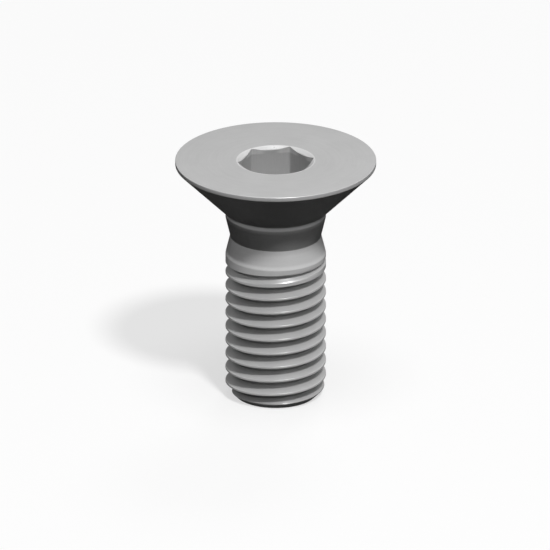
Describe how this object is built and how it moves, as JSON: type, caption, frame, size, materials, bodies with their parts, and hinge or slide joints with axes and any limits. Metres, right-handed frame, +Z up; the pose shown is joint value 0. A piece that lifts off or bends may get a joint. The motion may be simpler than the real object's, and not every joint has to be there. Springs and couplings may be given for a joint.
{
  "type": "countersunk screw",
  "caption": "Countersunk machine screw for flush fastening: conical flat head with a hexagon socket, a waisted neck and a threaded shank with a chamfered point.",
  "frame": {"origin": "centre of the flat end face at the foot of the thread, on which the screw stands", "axes": "+Z up the screw's own axis, from the end face towards the head; a corner of the hexagon socket lies on +X and two of its flats face +Y and -Y"},
  "size_m": [0.024, 0.024, 0.03],
  "materials": {
    "plated_steel": "satin grey zinc plating"
  },
  "bodies": {
    "root": {"countersunk_screw": "plated_steel"}
  },
  "joints": []
}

| Given exercise |
Make an exact copy of the material above.

| In response |
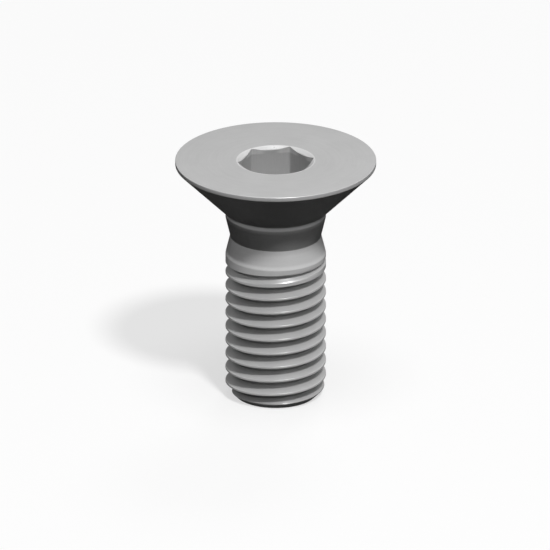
Describe how this object is built and how it moves, as JSON: type, caption, frame, size, materials, bodies with their parts, and hinge or slide joints with axes and any limits. Metres, right-handed frame, +Z up; the pose shown is joint value 0. A piece that lifts off or bends may get a joint. The motion may be simpler than the real object's, and not every joint has to be there. Springs and couplings may be given for a joint.
{
  "type": "countersunk screw",
  "caption": "Countersunk machine screw for flush fastening: conical flat head with a hexagon socket, a waisted neck and a threaded shank with a chamfered point.",
  "frame": {"origin": "centre of the flat end face at the foot of the thread, on which the screw stands", "axes": "+Z up the screw's own axis, from the end face towards the head; a corner of the hexagon socket lies on +X and two of its flats face +Y and -Y"},
  "size_m": [0.024, 0.024, 0.03],
  "materials": {
    "plated_steel": "satin grey zinc plating"
  },
  "bodies": {
    "root": {"countersunk_screw": "plated_steel"}
  },
  "joints": []
}